Construction legal adviceSupply Side

Suppliers of materials and equipment are usually resistant to claims received from a buyer for faulty goods which includes anything other than straightforward replacement or remedial costs. The Scottish case of Euro Pools v Clydeside Steel Fabrications Ltd arose out of the purchase of filtration equipment for pubic swimming pools which were being constructed at Burntisland and East Molesey in Surrey and involved a dispute concerning managerial costs associated with the supply of defective equipment.

Euro Pools had a contract with the main contractor for the swimming pool water management systems for both contracts. Clydeside supplied the filtration equipment. The purpose of the filtration equipment is to remove impurities from the water which has to pass through sand and gravel filter media inside a large tank shaped like an upright cylinder. The water is warm and chlorinated and as such is corrosive. To prevent corrosion the tanks are lined with high build epoxy. It was Clydeside's duty under its contract to design filtration equipment which was fit for its purpose

Defective Goods from Suppliers

Some two months after commissioning it was discovered that the protective lining inside the tanks had failed. Clydeside disputed that there was any corrosion and Euro Pools managing director who became involved in the matter found that in fact there was widespread corrosion. Fenwick Inspection Services Ltd were appointed by Euro Pools to provide advice on the remedial works which were principally carried out by Tyneside Filtration and Engineering Services Ltd. Some of the work involved in decommissioning and recommissioning the filters was carried out by Euro Pools own employees.
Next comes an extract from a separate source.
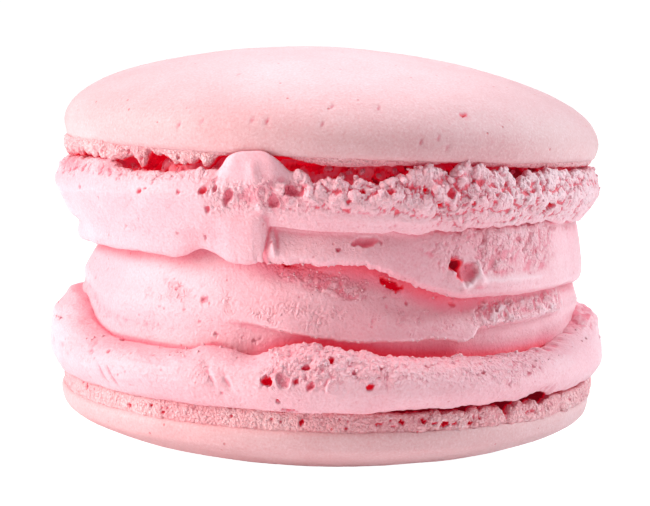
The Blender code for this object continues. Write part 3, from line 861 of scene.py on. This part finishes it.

Claims were levied by Euro Pool against Clydeside in the sum of 8119 pounds in respect of the Burntisland pool and 12106 pounds for the one at East Molesey. These claims included the cost of engaging Tyneside Filtration and Engineering Services and Fenwick Inspection together with a sum in respect of the time spent by Euro Pool's managing director in attending meetings and dealing with substantial correspondence and telephone calls in organising and co-ordinating repairs. The cost of Euro Pools engineers who were involved in the resolving the problem was also included in the claim.


Clydeside attacked the claim on the basis that the costs were remedial costs sustained under the contract with the main contractor. This seems an odd argument as the costs were incurred as a result of the faulty equipment they supplied and was quickly dismissed by the judge. The second argument has a little more substance. Clydeside's case was that Euro Pools entitlement was to recover any actual cost or loss which resulted as a direct consequence of the defective equipment.

The managing director and engineers were not employed specifically in relation to the remedial works and therefore their salaries would have been paid in any event. This being the case Euro Pool had sustained no ascertainable loss as a result of the defects. It was accepted however that fuel costs in relation to visits to the swimming pools were an extra cost which could be recovered.

The judge again was not impressed. His view was that a managing director will normally be expected to devote the whole of his time in the affairs of his employer involving company strategy, searching for new markets and the developments of new products. If he is diverted from these tasks to deal with remedial equipment obtained from a supplier this will deny him the time which he would otherwise have spent on his normal tasks and as such represents a loss to his employer. The same principle applies to engineers in that time spent on remedial work represents time which could have been profitably spent on their employers work.


The claim included the basic salaries of the managing director and engineers plus a mark up for overheads. The mark up for the engineer was 350% added to the hourly charge with a 50% increase on top of the managing directors salary costs. The percentage addition for the engineers was said to be the usual mark up for daywork in the industry and the addition in respect of the managing director was intended to represent a reasonable amount. The judge accepted in principle that overheads are rightfully to be included in the claim. He felt that a contribution should be made to cover such matters as the cost of maintaining business premises, computer systems, head office and accounting staff, salesmen, estimators and general technical support.

Looking Forward

With decisions such as this one the question normally asked is whether it is likely to have any affect on the manner in which disputes arising out of construction contracts are resolved in the future. The recovery of managerial costs was the subject of a dispute in the case of Tate and Lyle v Greater London Council. In this case the claim was rejected due to lack of proper supporting evidence but the principle however was in general terms accepted. The Euro Pools case moved the situation on a notch as the court became involved with reinforcing the principle and in addition offered a view on the method of calculation.

This case however may be a clarion call for suppliers to review the limitation clauses in their standard terms to ensure that liability extends only to physical remedial costs and excludes managerial time. Such a limitation however to accord with The Unfair Contract Terms Act and therefore be effective would have to be shown to be reasonable.